One thing that hasn’t changed is the group’s penchant for writing songs that build gradually by accretion, ascending to dizzying heights along deceptively linear trajectories. “Throw Us to the Wolves” falters to a near standstill twice in its four-minute run-time, only to rise like a phoenix from the ashes each time, bigger and more majestic. “I’m Not Evil” lumbers resolutely forward as the piano and guitar take turns playing the same melody, until the two come together in a kind of duet in the song’s final moments. Perhaps the finest track on the album, “Alaska,” is also the simplest, its centerpiece a dissonant, seesawing guitar figure that seems to contain only four unique notes.
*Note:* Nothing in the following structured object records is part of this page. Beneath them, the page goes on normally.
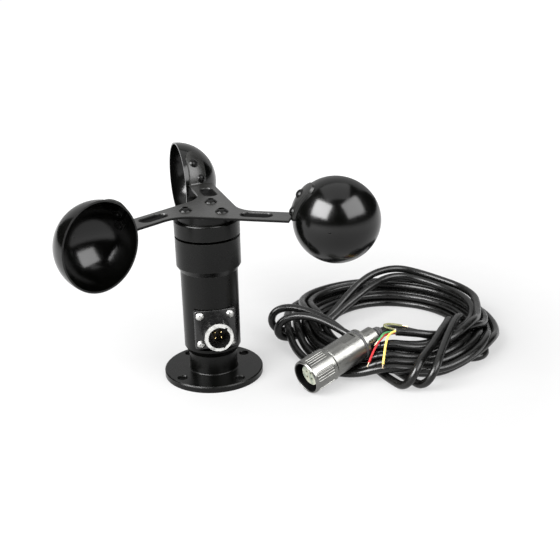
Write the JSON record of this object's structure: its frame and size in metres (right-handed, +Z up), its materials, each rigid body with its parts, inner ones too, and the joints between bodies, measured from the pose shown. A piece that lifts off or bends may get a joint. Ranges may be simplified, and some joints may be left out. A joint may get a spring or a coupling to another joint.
{
  "type": "cup anemometer",
  "caption": "Wind speed sensor with a three-cup rotor on a flanged black body, a round panel socket, and its detached signal cable coiled beside it.",
  "frame": {"origin": "on the rotor axis, in the underside of the base flange, at the centre of its bolt circle", "axes": "+Z up along the rotor axis; -Y towards the side that carries the panel socket"},
  "size_m": [0.2702, 0.1748, 0.1272],
  "materials": {
    "black_gloss": "gloss black paint",
    "black_satin": "satin black paint",
    "bright_metal": "nickel plate",
    "steel": "plain steel",
    "aluminium": "machined",
    "brass": "gold plate",
    "rubber": "black rubber",
    "black_plastic": "moulded",
    "ivory_plastic": "moulded",
    "green_board": "solder mask",
    "jacket": "black cable jacket",
    "red_cover": "core insulation",
    "yellow_cover": "core insulation",
    "green_cover": "core insulation",
    "brown_cover": "core insulation"
  },
  "bodies": {
    "base": {"base_flange": "black_gloss", "base_oring": "rubber", "lower_body": "black_gloss", "body_oring": "rubber", "bearing_housing": "black_gloss", "housing_circlip": "steel", "upper_bearing_outer_ring": "steel", "lower_bearing_outer_ring": "steel", "sensor_board": "green_board", "board_screws": "steel", "hall_sensor": "black_plastic", "board_chips": "black_plastic", "board_header": "black_plastic", "socket_wires": "jacket", "socket_gasket": "rubber", "socket_shell": "bright_metal", "socket_insert": "black_plastic", "socket_pins": "brass", "socket_screws": "bright_metal", "plug_body": "bright_metal", "plug_insert": "ivory_plastic", "plug_contacts": "brass", "plug_seal": "rubber", "plug_clamp": "bright_metal", "cable_coil": "jacket", "cable_lead": "jacket", "cable_tail": "jacket", "wire_red": "red_cover", "wire_yellow": "yellow_cover", "wire_green": "green_cover", "wire_brown": "brown_cover", "wire_tips": "brass"},
    "rotor": {"spider_plate": "black_satin", "cup_1": "black_gloss", "cup_2": "black_gloss", "cup_3": "black_gloss", "cup_screws_1": "steel", "cup_screws_2": "steel", "cup_screws_3": "steel", "cup_nuts_1": "steel", "cup_nuts_2": "steel", "cup_nuts_3": "steel", "hub_screws": "steel", "rotor_cap": "black_gloss", "cap_screw": "steel", "shaft": "steel", "upper_bearing_inner_ring": "steel", "lower_bearing_inner_ring": "steel", "bearing_spacer": "aluminium", "shaft_circlip": "steel", "magnet_holder": "aluminium", "magnets": "steel"},
    "upper_ball_cage": {"upper_bearing_balls": "steel", "upper_bearing_cage": "steel"},
    "lower_ball_cage": {"lower_bearing_balls": "steel", "lower_bearing_cage": "steel"},
    "coupling_nut": {"plug_nut": "bright_metal"}
  },
  "joints": [
    {"name": "rotor_spin", "type": "hinge", "parent": "base", "child": "rotor", "pos_m": [0, 0, 0.09], "axis": [0, 0, 1], "continuous": true},
    {"name": "upper_cage_turn", "type": "hinge", "parent": "base", "child": "upper_ball_cage", "pos_m": [0, 0, 0.084], "axis": [0, 0, 1], "continuous": true},
    {"name": "lower_cage_turn", "type": "hinge", "parent": "base", "child": "lower_ball_cage", "pos_m": [0, 0, 0.0635], "axis": [0, 0, 1], "continuous": true},
    {"name": "nut_turn", "type": "hinge", "parent": "base", "child": "coupling_nut", "pos_m": [0.053, -0.0377, 0.01032], "axis": [0.8203, 0.5327, 0.2079], "continuous": true}
  ],
  "couplings": [
    {"joint": "upper_cage_turn", "follows": "rotor_spin", "ratio": 0.3618},
    {"joint": "lower_cage_turn", "follows": "rotor_spin", "ratio": 0.3618}
  ]
}
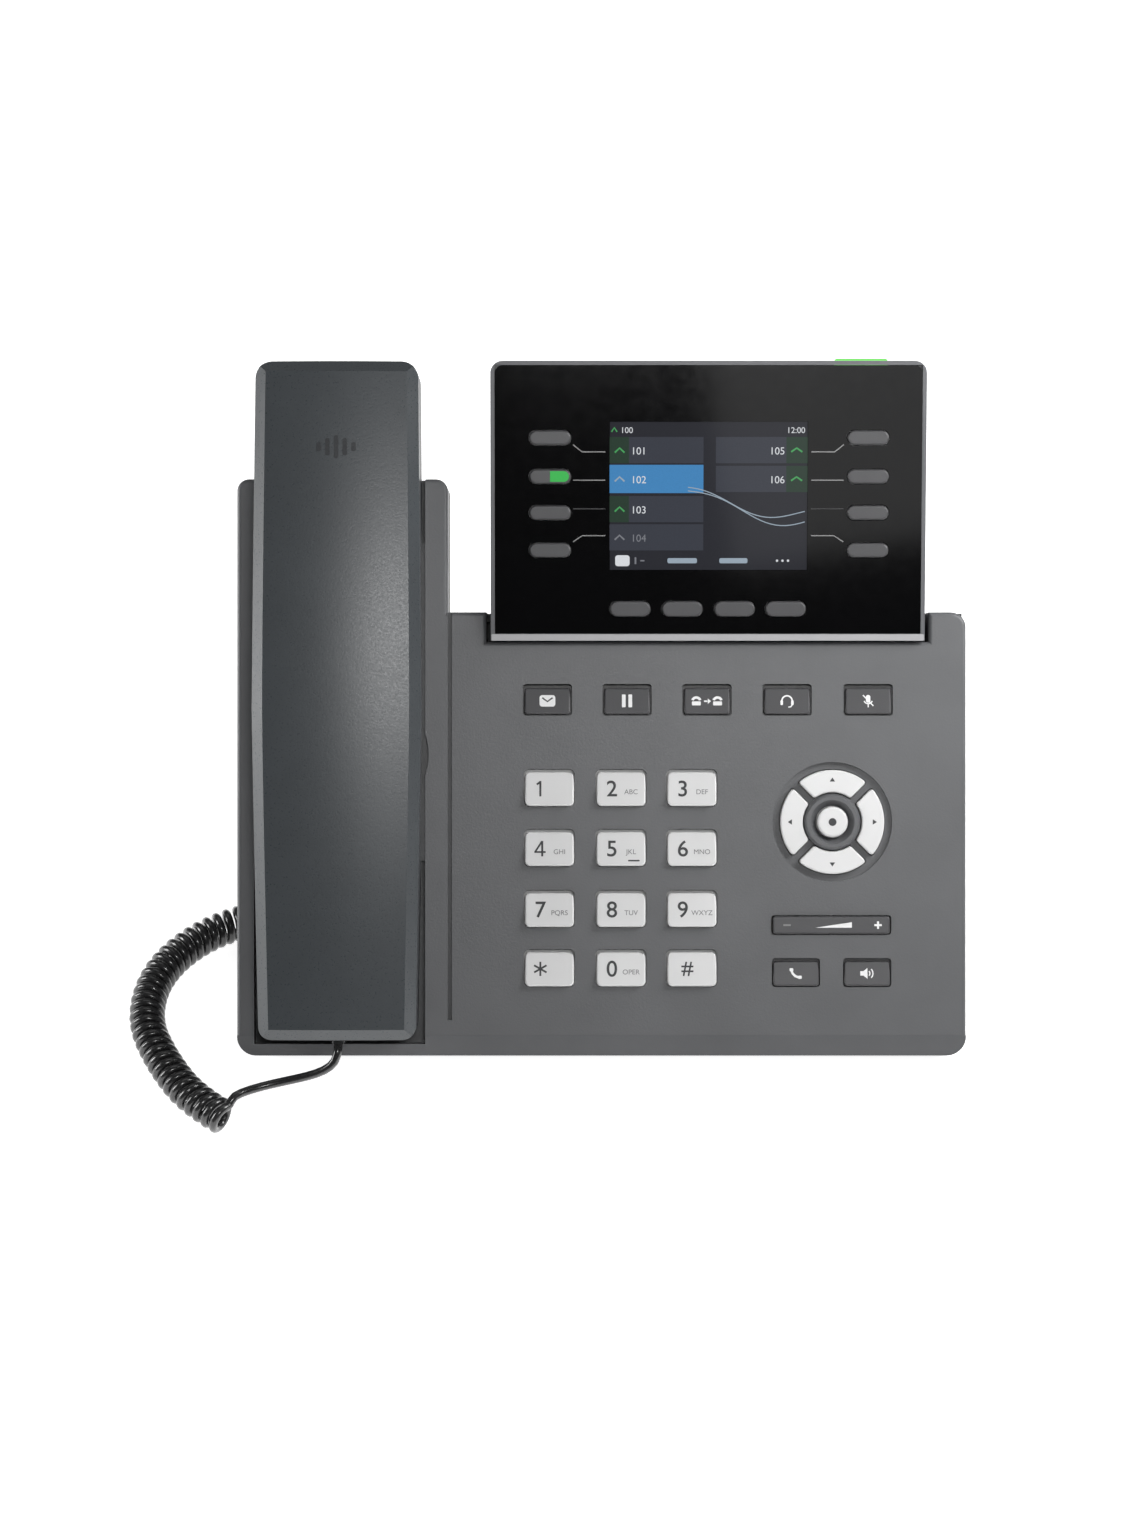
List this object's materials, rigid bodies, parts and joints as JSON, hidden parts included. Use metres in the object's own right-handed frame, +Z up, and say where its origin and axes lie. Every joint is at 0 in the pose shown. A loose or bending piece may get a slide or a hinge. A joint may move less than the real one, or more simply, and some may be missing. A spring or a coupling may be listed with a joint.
{
  "type": "desk telephone",
  "caption": "Desk telephone on a tilted stand: handset in a cradle with a curly cord, dial and function keys, arrow ring, and a colour display with keys beside it.",
  "frame": {"origin": "centre of the footprint, on the desk, measured without the cord", "axes": "+X to the right across the face, +Y to the back, +Z up"},
  "size_m": [0.2475, 0.1681, 0.1678],
  "materials": {
    "housing_grey": "fine satin texture",
    "base_dark": "fine texture",
    "screw_steel": "satin",
    "foot_rubber": "matte",
    "display_frame": "satin",
    "bezel_gloss": "mirror gloss",
    "lcd_screen": "gloss",
    "light_pipe": "frosted",
    "board_green": "satin",
    "mat_rubber": "matte",
    "speaker_metal": "satin",
    "jack_black": "satin",
    "plug_clear": "clear",
    "cord_black": "satin",
    "handset_grey": "satin",
    "handset_dark": "satin",
    "key_silver": "satin",
    "key_dark": "satin",
    "key_grey": "satin"
  },
  "bodies": {
    "base": {"front_housing": "housing_grey", "rear_housing": "base_dark", "housing_screws": "screw_steel", "stand": "base_dark", "rubber_feet": "foot_rubber", "display_housing": "display_frame", "display_bezel": "bezel_gloss", "lcd_panel": "lcd_screen", "message_light": "light_pipe", "circuit_boards": "board_green", "keypad_mat": "mat_rubber", "loudspeaker": "speaker_metal", "port_jacks": "jack_black", "base_plug": "plug_clear", "curly_coil": "cord_black", "base_lead": "cord_black"},
    "handset": {"handset_front_shell": "handset_grey", "handset_rear_shell": "handset_dark", "earpiece_capsule": "speaker_metal", "handset_microphone": "speaker_metal", "handset_plug": "plug_clear", "handset_lead": "cord_black"},
    "hook_lever": {"hook_lever": "base_dark"},
    "volume_rocker": {"volume_rocker": "key_dark"},
    "dial_key_1": {"dial_key_1": "key_silver"},
    "dial_key_2": {"dial_key_2": "key_silver"},
    "dial_key_3": {"dial_key_3": "key_silver"},
    "dial_key_4": {"dial_key_4": "key_silver"},
    "dial_key_5": {"dial_key_5": "key_silver"},
    "dial_key_6": {"dial_key_6": "key_silver"},
    "dial_key_7": {"dial_key_7": "key_silver"},
    "dial_key_8": {"dial_key_8": "key_silver"},
    "dial_key_9": {"dial_key_9": "key_silver"},
    "dial_key_star": {"dial_key_star": "key_silver"},
    "dial_key_0": {"dial_key_0": "key_silver"},
    "dial_key_hash": {"dial_key_hash": "key_silver"},
    "messages_key": {"messages_key": "key_dark"},
    "hold_key": {"hold_key": "key_dark"},
    "transfer_key": {"transfer_key": "key_dark"},
    "headset_key": {"headset_key": "key_dark"},
    "mute_key": {"mute_key": "key_dark"},
    "send_key": {"send_key": "key_dark"},
    "speaker_key": {"speaker_key": "key_dark"},
    "ok_key": {"ok_key": "key_silver"},
    "arrow_key_right": {"arrow_key_right": "key_silver"},
    "arrow_key_up": {"arrow_key_up": "key_silver"},
    "arrow_key_left": {"arrow_key_left": "key_silver"},
    "arrow_key_down": {"arrow_key_down": "key_silver"},
    "soft_key_1": {"soft_key_1": "key_grey"},
    "soft_key_2": {"soft_key_2": "key_grey"},
    "soft_key_3": {"soft_key_3": "key_grey"},
    "soft_key_4": {"soft_key_4": "key_grey"},
    "line_key_left_1": {"line_key_left_1": "key_grey"},
    "line_key_left_2": {"line_key_left_2": "key_grey"},
    "line_key_left_3": {"line_key_left_3": "key_grey"},
    "line_key_left_4": {"line_key_left_4": "key_grey"},
    "line_key_right_1": {"line_key_right_1": "key_grey"},
    "line_key_right_2": {"line_key_right_2": "key_grey"},
    "line_key_right_3": {"line_key_right_3": "key_grey"},
    "line_key_right_4": {"line_key_right_4": "key_grey"}
  },
  "joints": [
    {"name": "handset_lift", "type": "slide", "parent": "base", "child": "handset", "axis": [0, -0.7071, 0.7071], "range_m": [0, 0.06]},
    {"name": "hook_hinge", "type": "hinge", "parent": "base", "child": "hook_lever", "pos_m": [-0.0765, 0.03063, 0.10834], "axis": [1, 0, 0], "range_deg": [0, 12.1]},
    {"name": "volume_rock", "type": "hinge", "parent": "base", "child": "volume_rocker", "pos_m": [0.0671, -0.04135, 0.04074], "axis": [0, 0.7071, 0.7071], "range_deg": [-3, 3], "stiffness_Nm_per_rad": 0.09},
    {"name": "dial_key_1_press", "type": "slide", "parent": "base", "child": "dial_key_1", "axis": [0, 0.7071, -0.7071], "range_m": [0, 0.0012], "stiffness_N_per_m": 400},
    {"name": "dial_key_2_press", "type": "slide", "parent": "base", "child": "dial_key_2", "axis": [0, 0.7071, -0.7071], "range_m": [0, 0.0012], "stiffness_N_per_m": 400},
    {"name": "dial_key_3_press", "type": "slide", "parent": "base", "child": "dial_key_3", "axis": [0, 0.7071, -0.7071], "range_m": [0, 0.0012], "stiffness_N_per_m": 400},
    {"name": "dial_key_4_press", "type": "slide", "parent": "base", "child": "dial_key_4", "axis": [0, 0.7071, -0.7071], "range_m": [0, 0.0012], "stiffness_N_per_m": 400},
    {"name": "dial_key_5_press", "type": "slide", "parent": "base", "child": "dial_key_5", "axis": [0, 0.7071, -0.7071], "range_m": [0, 0.0012], "stiffness_N_per_m": 400},
    {"name": "dial_key_6_press", "type": "slide", "parent": "base", "child": "dial_key_6", "axis": [0, 0.7071, -0.7071], "range_m": [0, 0.0012], "stiffness_N_per_m": 400},
    {"name": "dial_key_7_press", "type": "slide", "parent": "base", "child": "dial_key_7", "axis": [0, 0.7071, -0.7071], "range_m": [0, 0.0012], "stiffness_N_per_m": 400},
    {"name": "dial_key_8_press", "type": "slide", "parent": "base", "child": "dial_key_8", "axis": [0, 0.7071, -0.7071], "range_m": [0, 0.0012], "stiffness_N_per_m": 400},
    {"name": "dial_key_9_press", "type": "slide", "parent": "base", "child": "dial_key_9", "axis": [0, 0.7071, -0.7071], "range_m": [0, 0.0012], "stiffness_N_per_m": 400},
    {"name": "dial_key_star_press", "type": "slide", "parent": "base", "child": "dial_key_star", "axis": [0, 0.7071, -0.7071], "range_m": [0, 0.0012], "stiffness_N_per_m": 400},
    {"name": "dial_key_0_press", "type": "slide", "parent": "base", "child": "dial_key_0", "axis": [0, 0.7071, -0.7071], "range_m": [0, 0.0012], "stiffness_N_per_m": 400},
    {"name": "dial_key_hash_press", "type": "slide", "parent": "base", "child": "dial_key_hash", "axis": [0, 0.7071, -0.7071], "range_m": [0, 0.0012], "stiffness_N_per_m": 400},
    {"name": "messages_key_press", "type": "slide", "parent": "base", "child": "messages_key", "axis": [0, 0.7071, -0.7071], "range_m": [0, 0.0012], "stiffness_N_per_m": 400},
    {"name": "hold_key_press", "type": "slide", "parent": "base", "child": "hold_key", "axis": [0, 0.7071, -0.7071], "range_m": [0, 0.0012], "stiffness_N_per_m": 400},
    {"name": "transfer_key_press", "type": "slide", "parent": "base", "child": "transfer_key", "axis": [0, 0.7071, -0.7071], "range_m": [0, 0.0012], "stiffness_N_per_m": 400},
    {"name": "headset_key_press", "type": "slide", "parent": "base", "child": "headset_key", "axis": [0, 0.7071, -0.7071], "range_m": [0, 0.0012], "stiffness_N_per_m": 400},
    {"name": "mute_key_press", "type": "slide", "parent": "base", "child": "mute_key", "axis": [0, 0.7071, -0.7071], "range_m": [0, 0.0012], "stiffness_N_per_m": 400},
    {"name": "send_key_press", "type": "slide", "parent": "base", "child": "send_key", "axis": [0, 0.7071, -0.7071], "range_m": [0, 0.0012], "stiffness_N_per_m": 400},
    {"name": "speaker_key_press", "type": "slide", "parent": "base", "child": "speaker_key", "axis": [0, 0.7071, -0.7071], "range_m": [0, 0.0012], "stiffness_N_per_m": 400},
    {"name": "ok_key_press", "type": "slide", "parent": "base", "child": "ok_key", "axis": [0, 0.7071, -0.7071], "range_m": [0, 0.0012], "stiffness_N_per_m": 400},
    {"name": "arrow_key_right_press", "type": "slide", "parent": "base", "child": "arrow_key_right", "axis": [0, 0.7071, -0.7071], "range_m": [0, 0.0012], "stiffness_N_per_m": 400},
    {"name": "arrow_key_up_press", "type": "slide", "parent": "base", "child": "arrow_key_up", "axis": [0, 0.7071, -0.7071], "range_m": [0, 0.0012], "stiffness_N_per_m": 400},
    {"name": "arrow_key_left_press", "type": "slide", "parent": "base", "child": "arrow_key_left", "axis": [0, 0.7071, -0.7071], "range_m": [0, 0.0012], "stiffness_N_per_m": 400},
    {"name": "arrow_key_down_press", "type": "slide", "parent": "base", "child": "arrow_key_down", "axis": [0, 0.7071, -0.7071], "range_m": [0, 0.0012], "stiffness_N_per_m": 400},
    {"name": "soft_key_1_press", "type": "slide", "parent": "base", "child": "soft_key_1", "axis": [0, 0.7771, -0.6293], "range_m": [0, 0.0012], "stiffness_N_per_m": 400},
    {"name": "soft_key_2_press", "type": "slide", "parent": "base", "child": "soft_key_2", "axis": [0, 0.7771, -0.6293], "range_m": [0, 0.0012], "stiffness_N_per_m": 400},
    {"name": "soft_key_3_press", "type": "slide", "parent": "base", "child": "soft_key_3", "axis": [0, 0.7771, -0.6293], "range_m": [0, 0.0012], "stiffness_N_per_m": 400},
    {"name": "soft_key_4_press", "type": "slide", "parent": "base", "child": "soft_key_4", "axis": [0, 0.7771, -0.6293], "range_m": [0, 0.0012], "stiffness_N_per_m": 400},
    {"name": "line_key_left_1_press", "type": "slide", "parent": "base", "child": "line_key_left_1", "axis": [0, 0.7771, -0.6293], "range_m": [0, 0.0012], "stiffness_N_per_m": 400},
    {"name": "line_key_left_2_press", "type": "slide", "parent": "base", "child": "line_key_left_2", "axis": [0, 0.7771, -0.6293], "range_m": [0, 0.0012], "stiffness_N_per_m": 400},
    {"name": "line_key_left_3_press", "type": "slide", "parent": "base", "child": "line_key_left_3", "axis": [0, 0.7771, -0.6293], "range_m": [0, 0.0012], "stiffness_N_per_m": 400},
    {"name": "line_key_left_4_press", "type": "slide", "parent": "base", "child": "line_key_left_4", "axis": [0, 0.7771, -0.6293], "range_m": [0, 0.0012], "stiffness_N_per_m": 400},
    {"name": "line_key_right_1_press", "type": "slide", "parent": "base", "child": "line_key_right_1", "axis": [0, 0.7771, -0.6293], "range_m": [0, 0.0012], "stiffness_N_per_m": 400},
    {"name": "line_key_right_2_press", "type": "slide", "parent": "base", "child": "line_key_right_2", "axis": [0, 0.7771, -0.6293], "range_m": [0, 0.0012], "stiffness_N_per_m": 400},
    {"name": "line_key_right_3_press", "type": "slide", "parent": "base", "child": "line_key_right_3", "axis": [0, 0.7771, -0.6293], "range_m": [0, 0.0012], "stiffness_N_per_m": 400},
    {"name": "line_key_right_4_press", "type": "slide", "parent": "base", "child": "line_key_right_4", "axis": [0, 0.7771, -0.6293], "range_m": [0, 0.0012], "stiffness_N_per_m": 400}
  ],
  "couplings": [
    {"joint": "hook_hinge", "follows": "handset_lift", "rad_per_m": 3.49}
  ]
}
Ask Me This is another step along AFM’s path of continual refinement, exploring new ways to take melodies apart and reassemble them. It doesn’t hover quite so near rock-bottom as their previous output, but rest assured that rock-bottom is still visible from here. The streets are still mean and the souls that wander them still magnificently broken. With a joyous threnody, this mission calls all into its bosom, the lame and the halt, the liar and the manipulator, the victim and the victimizer, all creatures low and beastly. Yet it is a testament to their compassion that they are able to remind us that there is “no beast so fierce but knows some touch of pity.”